I am in no way suggesting you do this–again, this is only to note differences, not to ascribe value– but if we were to use our process to learn about the ‘leveling up of resources’ between two countries, it might go like this.
You describe a scenario to the class in which two queens, represented by you and Ms. Vasquez, are threatening to go to war, are threatening to go to war. This gets into a discussion of why people fight with one another, and why countries go to war. When the discussion touches on the theme of ‘inequitable distribution of resources,’ it gives you the concept that the game will explore.
At that point, you begin guiding them toward the ERGO game structure. Objective is usually first in our work, but it doesn’t have to be.

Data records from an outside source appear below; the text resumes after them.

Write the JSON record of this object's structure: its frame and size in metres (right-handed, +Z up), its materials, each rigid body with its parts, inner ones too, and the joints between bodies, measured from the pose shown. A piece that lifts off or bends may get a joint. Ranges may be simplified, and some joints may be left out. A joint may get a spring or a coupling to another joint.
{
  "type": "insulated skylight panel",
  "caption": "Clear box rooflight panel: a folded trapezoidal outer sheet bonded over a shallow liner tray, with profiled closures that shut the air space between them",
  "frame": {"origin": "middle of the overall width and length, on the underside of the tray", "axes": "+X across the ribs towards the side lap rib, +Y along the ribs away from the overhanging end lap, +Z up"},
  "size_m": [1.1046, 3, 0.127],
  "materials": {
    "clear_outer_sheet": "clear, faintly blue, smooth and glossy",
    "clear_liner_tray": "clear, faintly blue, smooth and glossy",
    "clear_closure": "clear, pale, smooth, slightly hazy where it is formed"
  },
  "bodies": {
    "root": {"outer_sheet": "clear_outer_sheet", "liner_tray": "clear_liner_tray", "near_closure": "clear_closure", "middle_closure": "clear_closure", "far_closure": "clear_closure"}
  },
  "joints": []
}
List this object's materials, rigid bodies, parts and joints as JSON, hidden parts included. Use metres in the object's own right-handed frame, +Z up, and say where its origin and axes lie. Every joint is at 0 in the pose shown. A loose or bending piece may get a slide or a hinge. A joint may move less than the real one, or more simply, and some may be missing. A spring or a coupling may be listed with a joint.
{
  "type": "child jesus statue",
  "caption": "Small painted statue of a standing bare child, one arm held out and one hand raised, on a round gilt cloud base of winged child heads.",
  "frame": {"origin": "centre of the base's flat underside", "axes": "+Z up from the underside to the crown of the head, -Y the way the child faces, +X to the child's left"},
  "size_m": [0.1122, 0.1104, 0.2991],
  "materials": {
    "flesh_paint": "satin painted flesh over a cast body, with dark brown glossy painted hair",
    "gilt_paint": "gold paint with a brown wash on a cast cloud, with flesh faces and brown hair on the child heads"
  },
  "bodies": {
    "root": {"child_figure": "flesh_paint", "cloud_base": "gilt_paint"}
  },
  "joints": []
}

The assignment is to design a game that will result in achieving the objective. Designing the game is, itself a game. You’ll need maps. Names of countries. Geographies. Descriptions of armies. etc. etc. Then, with appropriate prompts from the two Queens as the gamemasters, they play the game. They tell stories that emerge from the playing of the game. They make adjustments in the game to see if different, more equitable or beneficial stories ensue, etc. etc. etc.
Hope you find this helpful. I am inspired by yours and Ms. Vasquez’ work, Amanda. It’s the future of learning. Congratulations, and best wishes to your students on their future successes!